Production COBOL runs on IBM z/OS, under CICS (a transaction monitor), talking to VSAM files and DB2 databases, scheduled by JES2, with memory models and I/O characteristics that have no equivalent anywhere else in computing. The mainframe is not a slow x86 server. It’s a different computational universe with fifty years of operational assumptions baked in.
When people say “we’ll just recompile it on Linux,” they’re solving the syntax problem and ignoring the environmental one. The COBOL might compile. The surrounding infrastructure, the file systems, the transaction semantics, the batch scheduler integration, doesn’t have a port.
The high-profile graveyard
An the failed trials are publicly documented and expensive:
Commonwealth Bank of Australia spent $750 million and over five years on a core banking modernization. It’s not clear or documented, how that effort ended.
TSB Bank in the UK migrated off a legacy platform in 2018. The cutover failed catastrophically. 1.9 million customers were locked out of their accounts for days. The CEO resigned. The eventual cost exceeded £330 million. A Parliamentary report later found the bank had underestimated the complexity of the data migration and the interdependencies in the legacy system.
The United States FAA has been attempting to modernize COBOL-based air traffic control systems for decades. Multiple programs have been cancelled, restarted, and redesigned. The systems still run. End of 2025 we got another public update on another NextGen approach.
In each case, the proximate cause of failure was not “COBOL is hard to rewrite.” It was insufficient understanding of what the existing system actually did. Especially at the edges, under load, in failure conditions. Before the rewrite began.
The Honest Not April 1st Takeaway
Let’s be precise about something, because it tends to get lost in the modernization conversation:
Rewriting code in another language has never been the challenge. It will never be the challenge.

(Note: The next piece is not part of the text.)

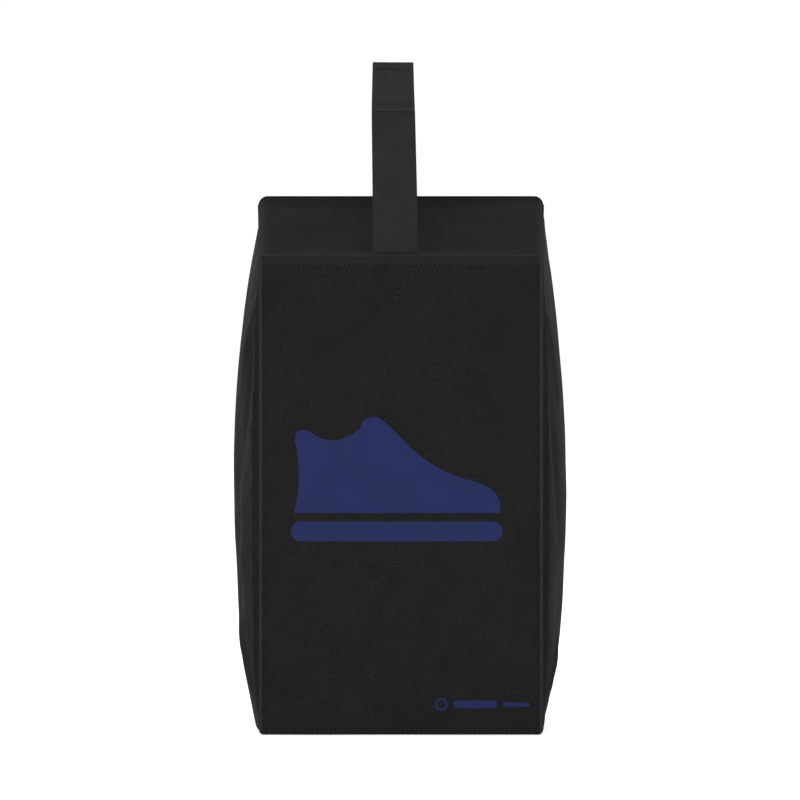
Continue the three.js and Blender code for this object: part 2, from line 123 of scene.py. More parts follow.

Code is the easy part. Code is the artifact left behind by decisions. The challenge is recovering the decisions themselves and understanding why the code does what it does, what business rules it encodes, what failure modes it handles (deliberately or accidentally), and what the surrounding system assumes about its behavior.
A COBOL-to-Java rewrite that faithfully reproduces the source is often worse than useless, because it replicates not just the business logic but the bugs, the workarounds, and the architectural constraints of 1970s batch processing. Just now expressed in Java, which provides none of the operational tooling that made those constraints manageable on z/OS.
The FFM approach demonstrated in this article is actually a reasonable modernization strategy. You call the existing COBOL. You write tests against the real behavior. You understand what it does. Then, incrementally, you replace pieces you understand with Java you trust. The strangler-fig pattern applied to a fifty-year-old codebase.
Before we get there, a moment of genuine appreciation is warranted. IBM has maintained backward compatibility on the mainframe across decades of hardware generations. COBOL written in the 1970s runs unmodified on a modern z16. That is not an accident. It is the result of deliberate, sustained engineering discipline that the rest of the industry routinely fails to match. While everyone else was breaking APIs and deprecating runtimes, IBM quietly kept the lights on for the most critical financial infrastructure on the planet. That deserves respect, not condescension. The mainframe didn’t survive because organisations were too lazy to migrate. It survived because IBM made survival the path of least resistance, and because the alternative kept proving catastrophic.
The goal of modernization should be manageability: the ability for a team today to understand, modify, and operate the system. Sometimes that means rewriting in Java. Sometimes it means wrapping in a well-tested service boundary. Sometimes, it means leaving the COBOL alone and putting better observability around it.
What it never means is treating the language as the problem.
The code in this article runs. GnuCOBOL is real, FFM is stable, and jextract saves you the JNI ceremony. If you want to spike this yourself, the entire setup takes about twenty minutes.
The mainframe problem takes considerably longer.